All lines in the data bearing the string "from" should be identified and copied.

* start Input data *

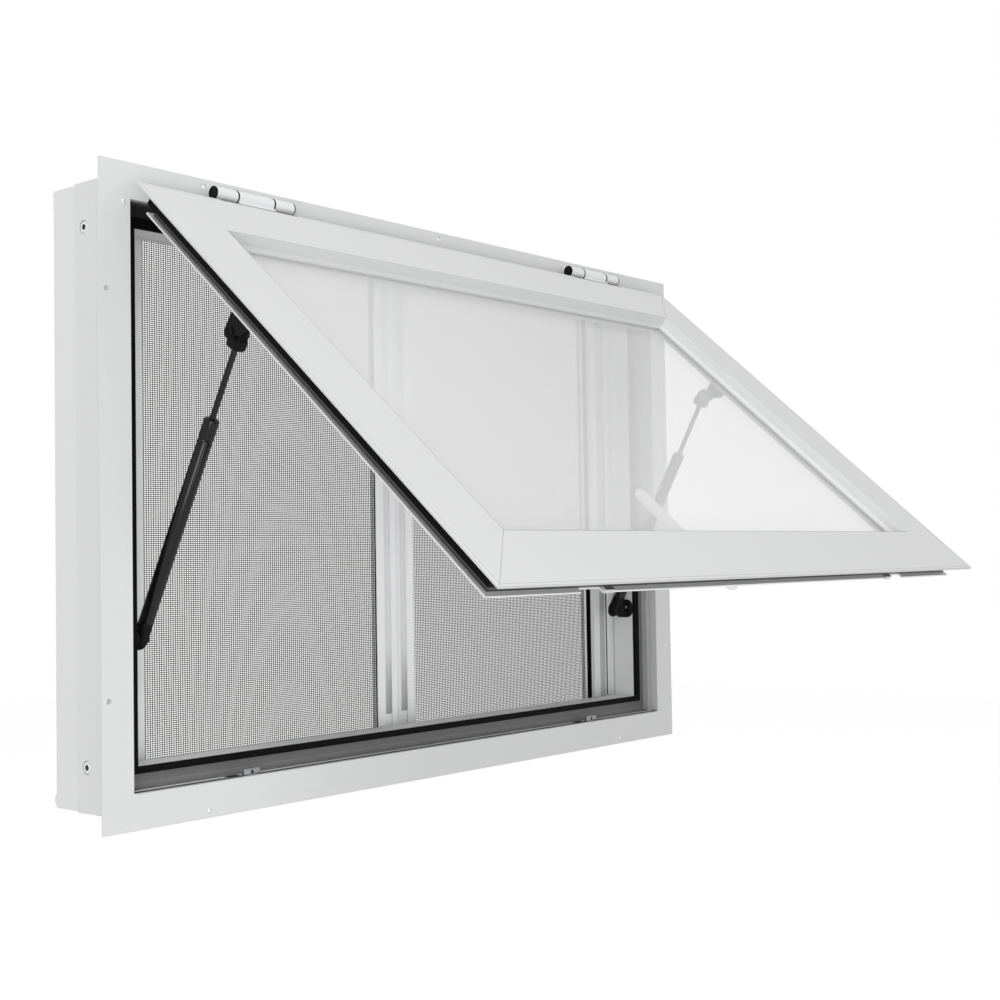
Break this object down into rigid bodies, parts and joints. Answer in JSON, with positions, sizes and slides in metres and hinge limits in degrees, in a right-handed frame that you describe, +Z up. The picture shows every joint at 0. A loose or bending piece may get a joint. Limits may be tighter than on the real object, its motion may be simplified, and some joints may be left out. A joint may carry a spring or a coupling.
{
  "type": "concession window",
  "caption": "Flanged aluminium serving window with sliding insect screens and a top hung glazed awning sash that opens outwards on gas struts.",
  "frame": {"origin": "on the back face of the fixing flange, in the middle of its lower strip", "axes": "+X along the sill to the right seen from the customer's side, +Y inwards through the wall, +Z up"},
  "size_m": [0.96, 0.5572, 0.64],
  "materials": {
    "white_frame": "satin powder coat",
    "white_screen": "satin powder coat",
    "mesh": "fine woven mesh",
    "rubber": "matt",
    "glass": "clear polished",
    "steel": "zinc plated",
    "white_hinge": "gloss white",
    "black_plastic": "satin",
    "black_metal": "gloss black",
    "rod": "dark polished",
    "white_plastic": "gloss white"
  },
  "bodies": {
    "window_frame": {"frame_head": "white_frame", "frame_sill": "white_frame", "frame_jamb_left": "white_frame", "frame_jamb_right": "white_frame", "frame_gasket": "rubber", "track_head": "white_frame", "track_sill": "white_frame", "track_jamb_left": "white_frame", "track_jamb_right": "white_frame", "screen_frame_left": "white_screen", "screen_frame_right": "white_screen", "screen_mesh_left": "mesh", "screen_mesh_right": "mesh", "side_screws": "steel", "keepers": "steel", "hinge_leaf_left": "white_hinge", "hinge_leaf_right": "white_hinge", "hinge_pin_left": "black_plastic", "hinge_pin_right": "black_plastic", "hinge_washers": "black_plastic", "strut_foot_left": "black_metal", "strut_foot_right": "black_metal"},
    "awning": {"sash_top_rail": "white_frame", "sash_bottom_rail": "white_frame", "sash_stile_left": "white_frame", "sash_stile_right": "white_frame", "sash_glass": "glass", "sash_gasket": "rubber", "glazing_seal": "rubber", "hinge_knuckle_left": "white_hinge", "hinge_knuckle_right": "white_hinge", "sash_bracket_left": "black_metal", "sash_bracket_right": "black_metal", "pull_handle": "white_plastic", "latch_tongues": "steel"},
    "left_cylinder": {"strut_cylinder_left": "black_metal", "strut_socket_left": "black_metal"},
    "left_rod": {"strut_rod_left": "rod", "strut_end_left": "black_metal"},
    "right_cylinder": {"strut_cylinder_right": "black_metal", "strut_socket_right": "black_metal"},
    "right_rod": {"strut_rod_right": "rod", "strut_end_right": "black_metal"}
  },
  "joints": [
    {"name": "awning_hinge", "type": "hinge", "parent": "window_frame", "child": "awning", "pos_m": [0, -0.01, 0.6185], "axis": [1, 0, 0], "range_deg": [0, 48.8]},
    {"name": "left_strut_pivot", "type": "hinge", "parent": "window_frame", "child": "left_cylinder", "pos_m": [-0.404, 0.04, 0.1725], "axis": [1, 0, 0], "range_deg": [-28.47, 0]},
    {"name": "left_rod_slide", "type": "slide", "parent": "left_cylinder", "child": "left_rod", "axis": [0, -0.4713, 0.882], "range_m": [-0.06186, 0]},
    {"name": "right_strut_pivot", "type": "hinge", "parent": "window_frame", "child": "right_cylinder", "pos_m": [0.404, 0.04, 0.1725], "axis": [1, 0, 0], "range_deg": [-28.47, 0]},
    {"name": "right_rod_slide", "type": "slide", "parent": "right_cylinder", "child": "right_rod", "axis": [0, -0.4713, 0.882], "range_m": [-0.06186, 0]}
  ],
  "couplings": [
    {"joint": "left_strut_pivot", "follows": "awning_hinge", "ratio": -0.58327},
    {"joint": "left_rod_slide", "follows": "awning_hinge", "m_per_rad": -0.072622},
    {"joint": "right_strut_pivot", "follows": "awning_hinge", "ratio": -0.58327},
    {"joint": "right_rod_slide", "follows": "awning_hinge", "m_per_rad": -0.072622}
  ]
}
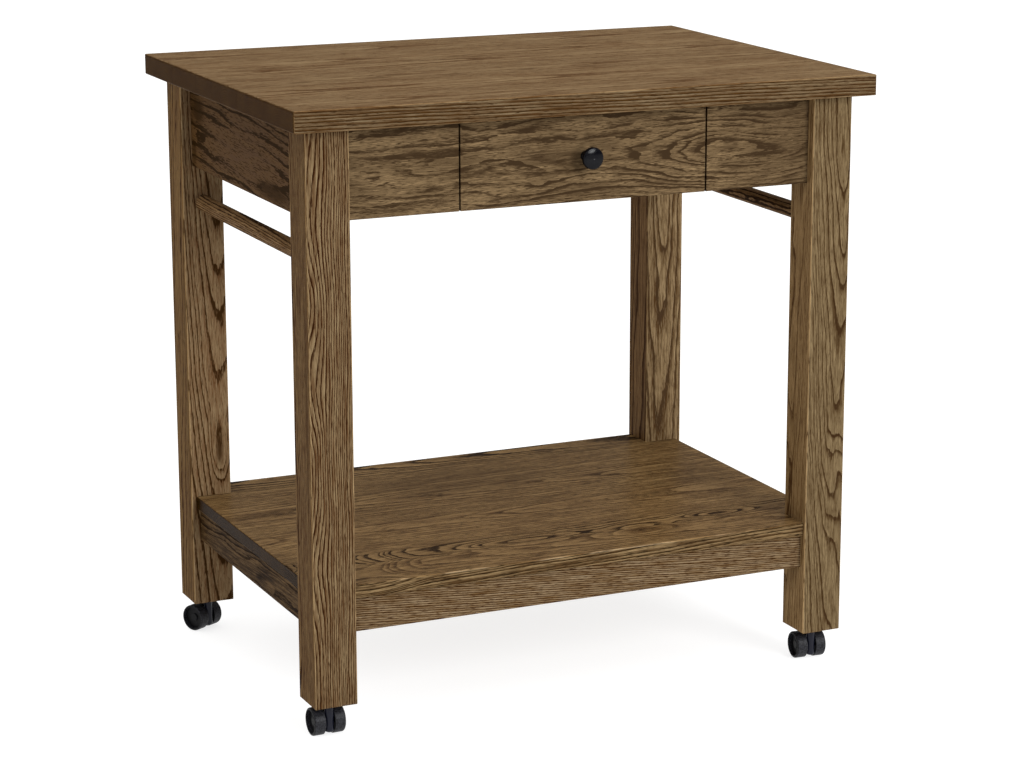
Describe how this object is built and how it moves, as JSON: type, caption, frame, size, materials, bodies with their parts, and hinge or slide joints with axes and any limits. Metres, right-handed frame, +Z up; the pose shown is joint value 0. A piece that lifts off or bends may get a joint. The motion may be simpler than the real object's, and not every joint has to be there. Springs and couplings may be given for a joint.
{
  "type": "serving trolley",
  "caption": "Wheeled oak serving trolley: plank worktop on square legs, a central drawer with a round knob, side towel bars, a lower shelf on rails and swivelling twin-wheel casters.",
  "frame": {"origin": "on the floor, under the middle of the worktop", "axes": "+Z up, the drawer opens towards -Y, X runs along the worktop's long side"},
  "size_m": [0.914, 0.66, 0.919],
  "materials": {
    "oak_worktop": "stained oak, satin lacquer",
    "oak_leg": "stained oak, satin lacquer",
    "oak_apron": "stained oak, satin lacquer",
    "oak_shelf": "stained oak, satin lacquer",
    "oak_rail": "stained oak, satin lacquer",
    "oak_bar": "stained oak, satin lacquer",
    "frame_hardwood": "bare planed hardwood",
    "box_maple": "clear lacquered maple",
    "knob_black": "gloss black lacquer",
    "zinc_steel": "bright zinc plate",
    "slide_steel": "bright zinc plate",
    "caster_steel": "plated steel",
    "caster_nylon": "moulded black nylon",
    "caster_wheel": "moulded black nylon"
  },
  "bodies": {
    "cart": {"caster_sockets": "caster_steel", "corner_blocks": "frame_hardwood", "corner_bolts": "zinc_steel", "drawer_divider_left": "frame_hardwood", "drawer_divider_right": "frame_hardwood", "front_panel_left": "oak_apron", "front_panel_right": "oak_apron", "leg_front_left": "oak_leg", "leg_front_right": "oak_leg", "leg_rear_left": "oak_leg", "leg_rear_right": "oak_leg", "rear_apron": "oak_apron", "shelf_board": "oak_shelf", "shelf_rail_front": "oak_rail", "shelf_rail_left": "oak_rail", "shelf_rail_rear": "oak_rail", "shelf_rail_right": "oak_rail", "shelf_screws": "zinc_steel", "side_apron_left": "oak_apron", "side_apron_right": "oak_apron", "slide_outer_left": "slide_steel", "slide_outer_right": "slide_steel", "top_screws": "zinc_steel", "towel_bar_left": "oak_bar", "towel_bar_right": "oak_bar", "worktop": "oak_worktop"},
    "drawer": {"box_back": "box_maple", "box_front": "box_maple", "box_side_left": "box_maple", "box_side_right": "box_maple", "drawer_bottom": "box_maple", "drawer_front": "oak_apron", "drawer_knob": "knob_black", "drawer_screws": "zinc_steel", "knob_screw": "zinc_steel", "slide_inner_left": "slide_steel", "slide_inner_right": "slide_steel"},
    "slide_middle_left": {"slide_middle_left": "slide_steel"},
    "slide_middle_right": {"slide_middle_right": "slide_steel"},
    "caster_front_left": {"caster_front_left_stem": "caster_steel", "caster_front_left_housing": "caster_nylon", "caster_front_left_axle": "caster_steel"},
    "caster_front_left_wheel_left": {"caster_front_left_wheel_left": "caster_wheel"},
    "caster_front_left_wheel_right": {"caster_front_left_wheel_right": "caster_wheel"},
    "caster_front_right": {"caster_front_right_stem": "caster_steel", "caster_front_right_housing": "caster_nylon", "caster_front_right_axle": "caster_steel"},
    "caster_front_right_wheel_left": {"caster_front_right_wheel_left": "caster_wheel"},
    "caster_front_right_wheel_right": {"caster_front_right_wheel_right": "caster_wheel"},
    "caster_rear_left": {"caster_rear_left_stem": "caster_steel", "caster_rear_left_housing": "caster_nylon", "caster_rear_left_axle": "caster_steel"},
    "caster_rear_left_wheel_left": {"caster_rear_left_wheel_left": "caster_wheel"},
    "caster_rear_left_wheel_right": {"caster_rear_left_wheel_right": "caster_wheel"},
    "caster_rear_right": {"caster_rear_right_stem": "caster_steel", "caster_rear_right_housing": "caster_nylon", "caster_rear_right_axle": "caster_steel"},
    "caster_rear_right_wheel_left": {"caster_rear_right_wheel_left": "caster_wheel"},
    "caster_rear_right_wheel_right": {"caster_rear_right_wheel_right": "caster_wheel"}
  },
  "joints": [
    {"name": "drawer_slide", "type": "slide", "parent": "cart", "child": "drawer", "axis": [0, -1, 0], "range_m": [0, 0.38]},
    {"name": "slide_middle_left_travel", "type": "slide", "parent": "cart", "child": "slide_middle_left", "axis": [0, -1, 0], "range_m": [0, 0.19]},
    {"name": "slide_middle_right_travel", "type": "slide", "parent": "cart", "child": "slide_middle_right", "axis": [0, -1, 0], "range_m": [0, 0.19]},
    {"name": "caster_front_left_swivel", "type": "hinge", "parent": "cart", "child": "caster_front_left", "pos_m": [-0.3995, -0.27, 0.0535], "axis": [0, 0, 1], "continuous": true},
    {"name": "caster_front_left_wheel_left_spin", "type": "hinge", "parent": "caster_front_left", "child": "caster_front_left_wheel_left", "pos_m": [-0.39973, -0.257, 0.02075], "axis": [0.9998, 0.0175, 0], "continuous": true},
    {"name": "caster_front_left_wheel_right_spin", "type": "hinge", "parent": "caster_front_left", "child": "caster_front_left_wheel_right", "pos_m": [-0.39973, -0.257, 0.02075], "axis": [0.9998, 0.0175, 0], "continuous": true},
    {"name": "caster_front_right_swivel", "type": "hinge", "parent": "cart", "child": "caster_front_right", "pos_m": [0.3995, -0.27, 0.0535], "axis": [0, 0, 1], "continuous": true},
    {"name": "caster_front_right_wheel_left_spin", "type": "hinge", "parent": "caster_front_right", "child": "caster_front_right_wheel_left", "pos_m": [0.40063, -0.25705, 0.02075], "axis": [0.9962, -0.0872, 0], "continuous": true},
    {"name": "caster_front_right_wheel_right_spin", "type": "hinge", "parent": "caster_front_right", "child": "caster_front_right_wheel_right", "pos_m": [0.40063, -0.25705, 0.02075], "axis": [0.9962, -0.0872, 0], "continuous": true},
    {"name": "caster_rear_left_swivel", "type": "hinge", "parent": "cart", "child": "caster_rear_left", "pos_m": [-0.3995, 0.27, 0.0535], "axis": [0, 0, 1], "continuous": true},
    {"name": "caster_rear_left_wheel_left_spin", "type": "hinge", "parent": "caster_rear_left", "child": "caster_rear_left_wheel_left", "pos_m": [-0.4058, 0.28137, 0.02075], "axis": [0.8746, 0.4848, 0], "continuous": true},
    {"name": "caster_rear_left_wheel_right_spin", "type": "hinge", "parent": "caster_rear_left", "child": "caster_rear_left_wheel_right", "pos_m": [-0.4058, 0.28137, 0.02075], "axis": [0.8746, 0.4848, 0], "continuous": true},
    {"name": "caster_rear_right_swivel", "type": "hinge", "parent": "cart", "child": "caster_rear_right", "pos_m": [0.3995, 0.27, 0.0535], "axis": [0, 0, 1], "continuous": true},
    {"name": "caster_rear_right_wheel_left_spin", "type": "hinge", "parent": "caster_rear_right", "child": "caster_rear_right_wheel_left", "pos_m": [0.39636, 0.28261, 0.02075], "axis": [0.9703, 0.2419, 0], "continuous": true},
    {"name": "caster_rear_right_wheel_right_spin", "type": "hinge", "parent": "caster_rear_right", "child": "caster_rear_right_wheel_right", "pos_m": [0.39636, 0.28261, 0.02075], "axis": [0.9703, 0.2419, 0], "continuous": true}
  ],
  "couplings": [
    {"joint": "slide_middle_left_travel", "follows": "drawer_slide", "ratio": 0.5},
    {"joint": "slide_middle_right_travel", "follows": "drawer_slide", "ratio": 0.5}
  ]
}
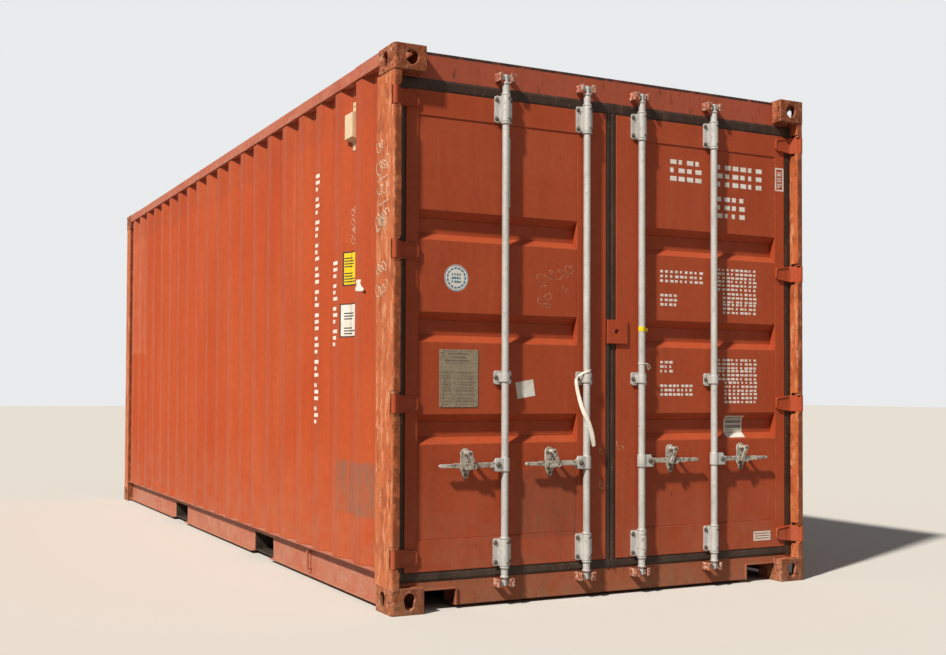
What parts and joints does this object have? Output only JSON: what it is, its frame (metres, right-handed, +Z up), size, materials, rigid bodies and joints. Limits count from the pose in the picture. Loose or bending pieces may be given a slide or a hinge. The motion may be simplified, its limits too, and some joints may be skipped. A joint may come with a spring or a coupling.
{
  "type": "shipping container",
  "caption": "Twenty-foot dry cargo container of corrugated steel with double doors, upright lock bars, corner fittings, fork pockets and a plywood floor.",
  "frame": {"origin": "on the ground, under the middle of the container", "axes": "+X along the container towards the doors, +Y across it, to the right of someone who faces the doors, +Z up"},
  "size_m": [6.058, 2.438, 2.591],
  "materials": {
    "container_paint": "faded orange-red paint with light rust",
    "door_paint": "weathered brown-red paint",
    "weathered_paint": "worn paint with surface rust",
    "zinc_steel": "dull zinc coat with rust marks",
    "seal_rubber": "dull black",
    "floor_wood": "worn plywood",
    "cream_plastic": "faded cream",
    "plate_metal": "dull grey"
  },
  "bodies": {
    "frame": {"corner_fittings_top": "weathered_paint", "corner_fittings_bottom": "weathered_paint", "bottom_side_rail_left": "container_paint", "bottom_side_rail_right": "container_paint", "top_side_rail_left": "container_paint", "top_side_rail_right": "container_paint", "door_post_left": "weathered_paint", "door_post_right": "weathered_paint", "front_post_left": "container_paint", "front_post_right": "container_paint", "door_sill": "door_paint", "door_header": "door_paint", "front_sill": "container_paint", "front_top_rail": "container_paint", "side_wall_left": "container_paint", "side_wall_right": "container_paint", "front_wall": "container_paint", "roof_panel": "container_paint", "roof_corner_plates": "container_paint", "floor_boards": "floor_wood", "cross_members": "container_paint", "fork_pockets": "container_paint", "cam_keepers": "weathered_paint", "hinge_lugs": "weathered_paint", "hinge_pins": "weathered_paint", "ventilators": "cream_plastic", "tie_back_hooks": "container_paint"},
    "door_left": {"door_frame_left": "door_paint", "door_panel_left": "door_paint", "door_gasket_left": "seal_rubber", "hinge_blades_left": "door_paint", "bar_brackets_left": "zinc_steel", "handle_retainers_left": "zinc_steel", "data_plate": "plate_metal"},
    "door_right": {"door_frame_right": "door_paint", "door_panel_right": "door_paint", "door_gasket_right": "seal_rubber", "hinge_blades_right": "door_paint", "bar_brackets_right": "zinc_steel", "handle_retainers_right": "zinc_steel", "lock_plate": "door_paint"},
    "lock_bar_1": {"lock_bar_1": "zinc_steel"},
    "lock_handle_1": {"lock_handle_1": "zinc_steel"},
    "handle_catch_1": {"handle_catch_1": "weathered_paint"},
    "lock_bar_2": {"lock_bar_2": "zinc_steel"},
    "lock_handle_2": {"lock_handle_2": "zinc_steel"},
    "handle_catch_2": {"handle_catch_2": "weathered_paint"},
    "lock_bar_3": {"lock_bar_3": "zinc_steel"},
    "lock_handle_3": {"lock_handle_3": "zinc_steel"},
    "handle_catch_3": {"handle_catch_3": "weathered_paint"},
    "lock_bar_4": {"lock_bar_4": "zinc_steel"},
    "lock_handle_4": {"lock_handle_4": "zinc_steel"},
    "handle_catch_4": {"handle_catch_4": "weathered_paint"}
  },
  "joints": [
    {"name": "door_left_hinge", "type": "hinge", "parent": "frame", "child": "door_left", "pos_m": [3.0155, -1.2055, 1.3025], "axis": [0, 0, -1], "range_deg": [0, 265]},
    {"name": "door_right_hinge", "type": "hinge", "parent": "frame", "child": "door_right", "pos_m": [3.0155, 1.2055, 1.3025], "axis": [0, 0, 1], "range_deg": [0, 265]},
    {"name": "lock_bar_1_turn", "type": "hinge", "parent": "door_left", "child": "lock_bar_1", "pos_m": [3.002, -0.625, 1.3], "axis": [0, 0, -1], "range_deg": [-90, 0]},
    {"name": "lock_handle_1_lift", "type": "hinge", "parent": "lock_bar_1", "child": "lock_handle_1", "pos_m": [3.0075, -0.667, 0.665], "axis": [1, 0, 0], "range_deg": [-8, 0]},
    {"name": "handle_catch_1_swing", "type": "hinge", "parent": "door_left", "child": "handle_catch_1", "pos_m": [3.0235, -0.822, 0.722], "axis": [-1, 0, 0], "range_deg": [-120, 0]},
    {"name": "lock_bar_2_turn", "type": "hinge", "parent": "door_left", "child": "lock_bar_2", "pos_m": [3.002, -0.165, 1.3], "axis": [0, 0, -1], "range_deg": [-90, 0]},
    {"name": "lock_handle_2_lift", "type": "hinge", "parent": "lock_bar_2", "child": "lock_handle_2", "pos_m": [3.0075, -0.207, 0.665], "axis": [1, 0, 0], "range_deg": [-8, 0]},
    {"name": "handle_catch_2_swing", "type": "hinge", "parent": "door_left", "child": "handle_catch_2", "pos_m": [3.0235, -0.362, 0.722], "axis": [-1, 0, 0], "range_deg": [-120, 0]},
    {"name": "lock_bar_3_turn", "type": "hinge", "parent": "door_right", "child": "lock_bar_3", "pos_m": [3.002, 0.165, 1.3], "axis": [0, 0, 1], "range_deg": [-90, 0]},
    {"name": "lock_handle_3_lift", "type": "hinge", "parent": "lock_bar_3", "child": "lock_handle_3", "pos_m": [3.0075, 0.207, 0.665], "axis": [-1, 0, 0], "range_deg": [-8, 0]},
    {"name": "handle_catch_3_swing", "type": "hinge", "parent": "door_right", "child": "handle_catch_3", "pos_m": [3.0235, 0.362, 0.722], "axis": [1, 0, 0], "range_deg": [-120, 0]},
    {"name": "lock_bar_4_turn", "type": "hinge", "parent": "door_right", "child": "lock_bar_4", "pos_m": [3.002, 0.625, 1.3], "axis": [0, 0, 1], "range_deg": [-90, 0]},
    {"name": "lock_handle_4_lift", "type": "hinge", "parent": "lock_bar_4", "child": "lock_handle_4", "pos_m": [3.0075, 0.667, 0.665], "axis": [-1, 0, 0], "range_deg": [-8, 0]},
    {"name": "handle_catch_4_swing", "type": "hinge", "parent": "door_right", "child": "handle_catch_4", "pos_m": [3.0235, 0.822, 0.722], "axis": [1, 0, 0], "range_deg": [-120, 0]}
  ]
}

* end Input data *

_Answer below_:
  "frame": {"origin": "on the back face of the fixing flange, in the middle of its lower strip", "axes": "+X along the sill to the right seen from the customer's side, +Y inwards through the wall, +Z up"},
What parts and joints does this object have? Output only JSON: what it is, its frame (metres, right-handed, +Z up), size, materials, rigid bodies and joints. Limits count from the pose in the picture. Loose or bending pieces may be given a slide or a hinge. The motion may be simplified, its limits too, and some joints may be skipped. A joint may come with a spring or a coupling.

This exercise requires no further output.